Il recente impegno letterario di Vincenza Alfano, La guerra non torna di notte (Solferino editore 2023, pp. 208, €16,50), a me è apparso come uno struggente dialogo d’amore tra una nipote e una nonna che, pur non essendoci più, è ancora viva nel profondo dell’animo della scrittrice tanto da farle avvertire una necessità emotiva di ripercorrerne la storia, in cui riecheggiano temi molto cari all’autrice partenopea tra cui inquietudine, ribellione, ansie e venature di follia da lei trattati nella sua vasta produzione precedente.
Storia vera di una vita intensa, fatta di amore e disamore, di abbondono e distacchi dolorosi, di angustia e audacia, di pieni e vuoti che si sono alternati nei lunghi anni della sua esistenza.
Un incipit magistrale per la delicatezza dei sentimenti, l’intensità delle riflessioni e la raffinatezza del linguaggio ci accompagna nella casa del mare, quella dei tuoi racconti, lì dove si snoda gran parte della narrazione che appartiene al mondo dei ricordi che pervengono all’autrice da un quaderno ricevuto dalla zia, accanto al letto di morte di sua nonna Cenzina.
Entriamo così d’emblée nel passato, attraverso il narrato in prima persona, in cui la scrittura della nipote dà voce a Cenzina e le cede il passo. Sullo sfondo sempre quel mare, il mare che bagna Napoli.
Il racconto prende l’avvio nel 1933 quando la protagonista ha diciannove anni, età in cui i sogni la fanno da padrona e la vita sorride alla gioventù. Ma…i ma, tanti ma negli anni infelici dell’infanzia, conseguenti a seri problemi familiari le avevano spento il sorriso del tutto allorquando il distacco dalla casa materna le infliggerà una ferita profonda.
Cenzina proverà a riemergere; ma la rinuncia alla sua vocazione di concertista, un matrimonio ricco combinato dallo zio, accettato forse solo razionalmente, però nel profondo avvertito come una sottomissione forzata, due maternità che la tengono, seppur per amore, legata a una vita ripiegata su se stessa, alimentano la sua intima inquietudine Dentro un enorme desiderio di esplodere, ribellarsi; fuori silenzi e solitudine. Qualche amicizia, sì. Vera e consolatoria. E la sua vita da signora borghese, bella e inquieta, scorre quasi per inerzia. Poi arriva la guerra, le bombe su Napoli, i tedeschi che fanno razzie, la paura del quotidiano, le corse nei ricoveri. Tutto il fuoco che ardeva in lei sotto la coltre di cenere comincia a ribollire. Basta sottomissione, basta accondiscendenze, ora c’è da agire. Cenzina rivela un ardire che lascia tutti sorpresi. Quando ci sarà da salvare due giovani polacchi ebrei, sarà lei a organizzare come e dove nasconderli, rischiando in prima persona e non solo.

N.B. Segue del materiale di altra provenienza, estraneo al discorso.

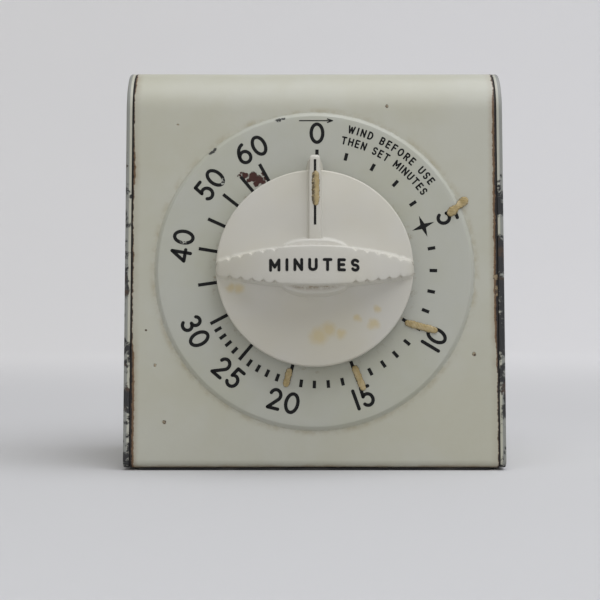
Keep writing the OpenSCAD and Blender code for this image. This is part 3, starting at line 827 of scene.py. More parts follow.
# Each character's width and centre lines, in units of the centre lines' height
GLYPHS = {
    " ": (0.30, []),
    "0": (0.63, [arc((0.315, 0.5), (0.315, 0.5), 90, 450, 40)]),
    "1": (0.0, [[(0, 1), (0, 0)]]),
    "2": (0.56, [arc((0.28, 0.71), (0.27, 0.29), 165, -38, 16) + [(0, 0), (0.56, 0)]]),
    "3": (
        0.52,
        [
            arc((0.25, 0.755), (0.23, 0.245), 150, -90, 16),
            arc((0.25, 0.255), (0.27, 0.255), 90, -150, 16),
        ],
    ),
    "4": (0.62, [[(0.46, 0), (0.46, 1), (0, 0.28), (0.62, 0.28)]]),
    "5": (
        0.54,
        [[(0.50, 1), (0.10, 1), (0.07, 0.53)] + arc((0.26, 0.31), (0.28, 0.31), 128, -145, 18)],
    ),
    "6": (
        0.58,
        [
            arc((0.50, 0.31), (0.50, 0.69), 98, 180, 12),
            arc((0.29, 0.31), (0.29, 0.31), 180, 540, 32),
        ],
    ),
    "B": (
        0.50,
        [
            [(0, 0), (0, 1), (0.26, 1)] + arc((0.26, 0.76), (0.20, 0.24), 90, -90, 10) + [(0, 0.52)],
            [(0.26, 0.52)] + arc((0.26, 0.26), (0.24, 0.26), 90, -90, 10) + [(0, 0)],
        ],
    ),
    "D": (0.56, [[(0, 0), (0, 1), (0.2, 1)] + arc((0.2, 0.5), (0.36, 0.5), 90, -90, 16) + [(0, 0)]]),
    "E": (0.46, [[(0.46, 1), (0, 1), (0, 0), (0.46, 0)], [(0, 0.52), (0.40, 0.52)]]),
    "F": (0.46, [[(0.46, 1), (0, 1), (0, 0)], [(0, 0.52), (0.40, 0.52)]]),
    "H": (0.56, [[(0, 0), (0, 1)], [(0.56, 0), (0.56, 1)], [(0, 0.52), (0.56, 0.52)]]),
    "I": (0.0, [[(0, 0), (0, 1)]]),
    "M": (0.70, [[(0, 0), (0, 1), (0.35, 0.30), (0.70, 1), (0.70, 0)]]),
    "N": (0.56, [[(0, 0), (0, 1), (0.56, 0), (0.56, 1)]]),
    "O": (0.64, [arc((0.32, 0.5), (0.32, 0.5), 90, 450, 36)]),
    "R": (
        0.50,
        [
            [(0, 0), (0, 1), (0.26, 1)] + arc((0.26, 0.75), (0.22, 0.25), 90, -90, 10) + [(0, 0.50)],
            [(0.24, 0.50), (0.50, 0)],
        ],
    ),
    "S": (
        0.48,
        [arc((0.24, 0.75), (0.24, 0.25), 30, 270, 16) + arc((0.24, 0.25), (0.24, 0.25), 90, -150, 16)[1:]],
    ),
    "T": (0.56, [[(0, 1), (0.56, 1)], [(0.28, 1), (0.28, 0)]]),
    "U": (0.54, [[(0, 1), (0, 0.27)] + arc((0.27, 0.27), (0.27, 0.27), 180, 360, 14) + [(0.54, 1)]]),
    "W": (0.84, [[(0, 1), (0.21, 0), (0.42, 0.86), (0.63, 0), (0.84, 1)]]),
}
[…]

Così come insieme alle altre donne, tra cui Addolorata, personaggio di grande spessore, risponderà alla chiamata di difendere la città a tutti i costi. Imbracciando fucili, scendendo nelle strade a far barricate, incitando gli uomini a combattere contro il nemico. Napoli non sarà ridotta a “fango e cenere”, come voleva il Fuhrer.
La storia di Cenzina diventa così paradigmatica. Donne che al momento giusto sanno rialzarsi, imporsi, decidere, trasformare la rabbia e il dolore in coraggio, riscattando se stesse e tutte le altre.
In una prosa limpida, avvolgente, a tratti lirica, il bel romanzo di Vincenza Alfano ci consegna una pagina di storia vista e vissuta dal basso che non poteva e non doveva restare un ricordo personale; tanto più oggi che pochi restano i testimoni viventi di quel tempo non si può pensare che tutto cada nel dimenticatoio e che i giovani ne sappiano poco o addirittura nulla.
“Penso che in fondo questa storia non appartenga soltanto alla nostra famiglia. Penso che da domani dovrò occuparmene e assicurarle un futuro.”
VINCENZA ALFANO, scrittrice, giornalista, docente di italiano e latino. Ha al suo attivo una vasta produzione tra romanzi di successo e collane collettanee, per varie case editrici. Si occupa di consulenza editoriale e scouting letterario e ha fondato e conduce l’ “Officina delle parole”, laboratorio di scrittura creativa presso la libreria IoCiSto. Dal suo romanzo Perché ti ho perduto (Giulio Perrone Editore 2021) è stato tratto il film per la tv “Folle d’amore”, prodotto da Rai fiction e Jean Vigò per la regia di Roberto Faenza.